The record for a Thomson carving is the anthropomorphic figure of The Mouseman of Kilburn sold at Tennants in March 2021 for £13,000, a sale that also included a figure of Mr Toad of Wind in the Willows fame hammered at £10,000.
3. Tinplate ‘Bing Brake’ with original box – £20,000
The Tinplate & Specialist Toy sale at Vectis in Stockton-on-Tees on February 17 included this large-scale tinplate clockwork vintage car by the Gebruder Bing factory of Nuremberg.
The 10in (25cm) ‘Bing Brake’ modelled on a De Dion features as number 7213 in the 1902 Bing catalogue. As discussed in David Pressland's The Art of the Tin Toy, it is powered by a substantial clockwork motor with automatic steering device fitted which enables the car to run in an irregular circle.
This example is in excellent condition. It is in working order, retains its original white rubber tyres and red, cream, green and black paintwork and comes with its original card box with a ‘GBN’ trademark label to one end. This model car is one of the rarest of the well-known Bing large scale tinplate clockwork cars and the first example that toy specialists Vectis have offered for sale.
It was among the items filmed during preparations for a forthcoming ’fly-on-the-wall’ documentary about the auction house to air on the Yesterday channel.
Estimated at £8000-10,000 it sold at a cool £20,000 – but just try and find another one.
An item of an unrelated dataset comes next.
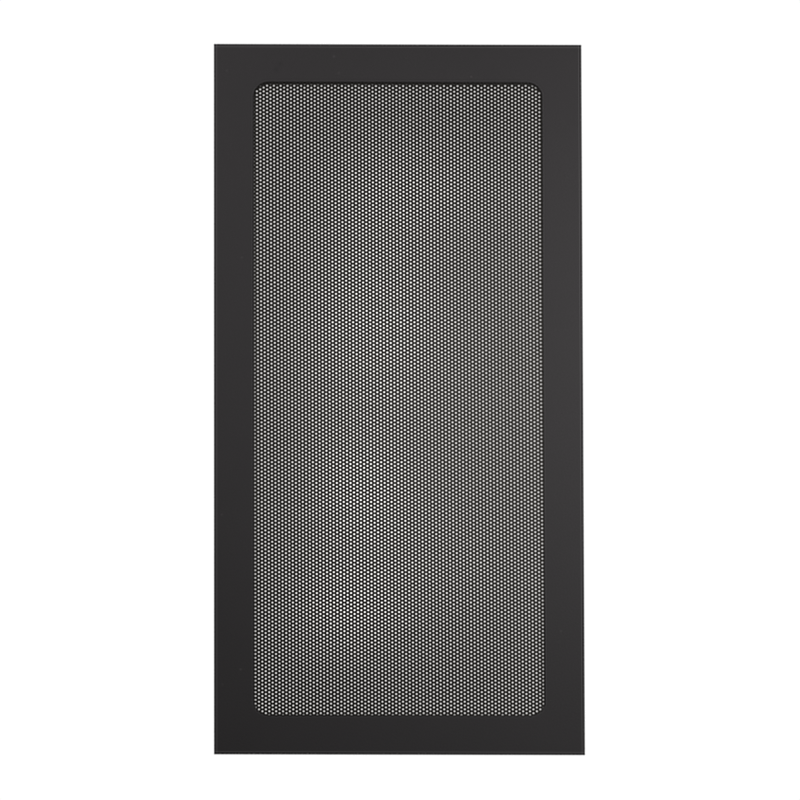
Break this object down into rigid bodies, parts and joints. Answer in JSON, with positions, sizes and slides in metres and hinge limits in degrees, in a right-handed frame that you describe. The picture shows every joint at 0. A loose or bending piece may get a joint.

4. Plaster model of Mephistopheles – £6800
The unexpected highlight of Sworders’ Out of the Ordinary sale on February 15 was this plaster version of the Jean-Jacques Feuchere (1807-1852) sculpture Mephistopheles or Satan. Titled Satan when first exhibited in plaster at the Salon of 1834 and cast in bronze the following year, it proved an influential work for its Romantic portrayal of Mephistopheles as a melancholic rather than a monstrous creature. The subject’s pose is inspired by the famous engraving of Melancholy by Dürer (Feuchere is known to have owned a copy) and in turn is thought to have influenced Rodin’s Thinker.
A number of reductions were cast in bronze measuring 13.5in (34 cm) and 10.5in (21cm), some with the foundry inscription E. de Labroue. Gautier et Cie. The artist also produced an enlarged and reworked version in 1850 known in a few casts – one in the Ashmolean Museum, Oxford.
However, this plaster model, standing 15in (38cm) high was signed and dated to the base J Feuchère 1838 and was inset with a small oval cast bronze plaque with the monogram JF. Clearly it was deemed a lot closer to the artist than the estimate of £200-300 suggested.
Despite some condition issues (the front fins to the wings were missing), it was bought on the phone by a French collector at £6800. Christie’s sold a bronze cast of Mephistopheles in November 2017 for £15,000.
5. Phyllis Keyes cups decorated by Vanessa Bell – £1300
From the early 1930s, the London potter Phyllis Keyes (1881-1968), with a studio in Warren Street and later in Clipstone Street, supplied Vanessa Bell, Duncan Grant and other members of the Bloomsbury Group with earthenware teawares, jugs and vases for decoration.
After firing many pieces (typically marked with a crossed keys and the initial P), they were offered for sale through Heals sited nearby on Tottenham Court Road.
This pair of teacups decorated with a simple design of yellow crosses against a blue ground were probably decorated by Vanessa Bell (1879-1961). One has significant crazing, two chips and a hairline crack, the other has two chips and discolouration. However, such is the market for Bloomsbury and Omega Workshops material that they took £1300 (estimate £40-60) at W&H Peacock in Bedford on February 18.
6. Constance Spry pedestal flower vase – £8500
The society florist Constance Spry (1886-1960) is today considered the 20th century’s most influential floral decorator. Her approach to the art of flower arranging – seasonal, natural, unconventional – has seen a resurgence in recent years, one celebrated last summer at the Garden Museum, London.
Among the exhibits at the show Constance Spry and the Fashion for Flowers was a large array of the pottery vases made for Spry by the Fulham Pottery. The exhibition noted that “Spry tasked her art assistant Florence Standfast to develop wide mouthed bowls to allow for an abundance of blooms and foliage”.
By 1935, the Fulham Pottery was engaged to create the range for sale, producing Standfast’s outsized classically-inspired designs in a Devonshire earthenware. Typically, they were only biscuit fired (Spry liked the plaster-like finish that could be painted if desired) with a glaze only applied internally to make the vessels watertight. Bearing an impressed facsimile signature, they were retailed by Flower Decorations Ltd and remained in production into the mid 1950s.
In commercial terms, these vessels have had a remarkably return to form in the past decade. Keenly sought after by decorators and Spry devotees, most of the large boat-shaped vases are now priced in the low three-figures with others, seemingly made in small numbers, bringing rather more.
Back in February 2020, Norfolk auction house TW Gaze took £2600 for a 19in (43cm) wall pocket, modelled as a swag of fabric. However, that price was made to look modest in comparison with the reception accorded a similarly-sized two handled vase offered by Newport, Shropshire firm Brettels on February 22. Estimated at £200-400, it was hammered down to an online buyer via thesaleroom.com at £8500.